In 1938, following the publication of children's book Sad-Faced Boy (1937), Bontemps was granted a Rosenwald fellowship to work on his novel, Drums at Dusk (1939). This was based on Toussaint L’Ouverture's slave rebellion in Saint-Domingue (which became the independent republic of Haiti). This book was more widely recognized than his other novels. Some critics viewed the plot as overdramatic, while others commended its characterizations.

Bontemps struggled to make enough from his books to support his family. However, more important, he gained little acknowledgement for his work despite being a prolific writer. This caused him to become discouraged as an African-American writer of this time. He started to believe that it was futile for him to attempt to address his writing to his own generation, so he chose to focus his serious writing on younger and more progressive audiences. Bontemps met Jack Conroy on the Illinois Writers’ Project, and in collaboration they wrote The Fast Sooner Hound (1942). This was a children's story about a hound dog, Sooner, who races and outruns trains. Embarrassed about this, the roadmaster puts him against the fastest train, the Cannon Ball.

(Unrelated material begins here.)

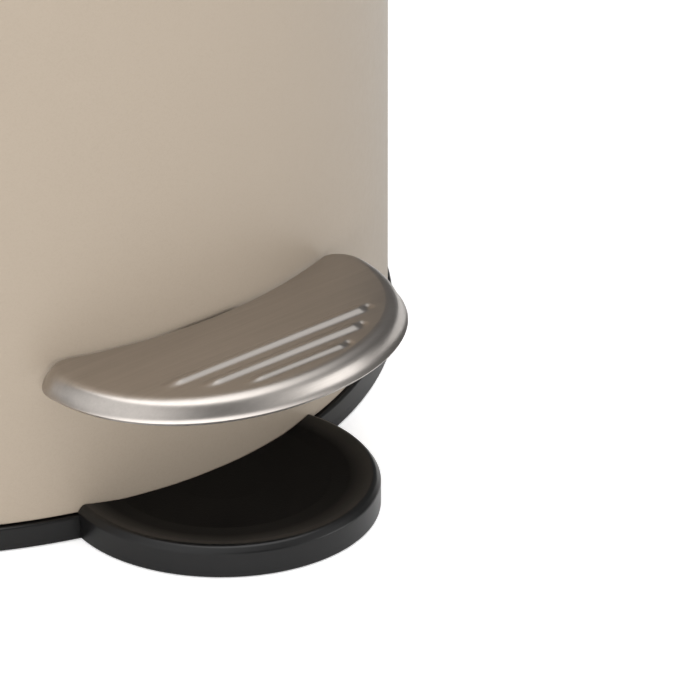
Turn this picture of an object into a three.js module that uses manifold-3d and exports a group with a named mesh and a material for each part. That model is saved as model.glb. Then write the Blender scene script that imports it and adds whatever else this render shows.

Bontemps returned to graduate school and earned a master's degree in library science from the University of Chicago in 1943. He was appointed as head librarian at Fisk University in Nashville, Tennessee. During his time there, he developed important collections and archives of African-American literature and culture, namely the Langston Hughes Renaissance Collection. Bontemps was initiated as a member of the Zeta Rho chapter of Phi Mu Alpha Sinfonia fraternity at Fisk in 1954. He served at Fisk until 1964 and would continue to return occasionally.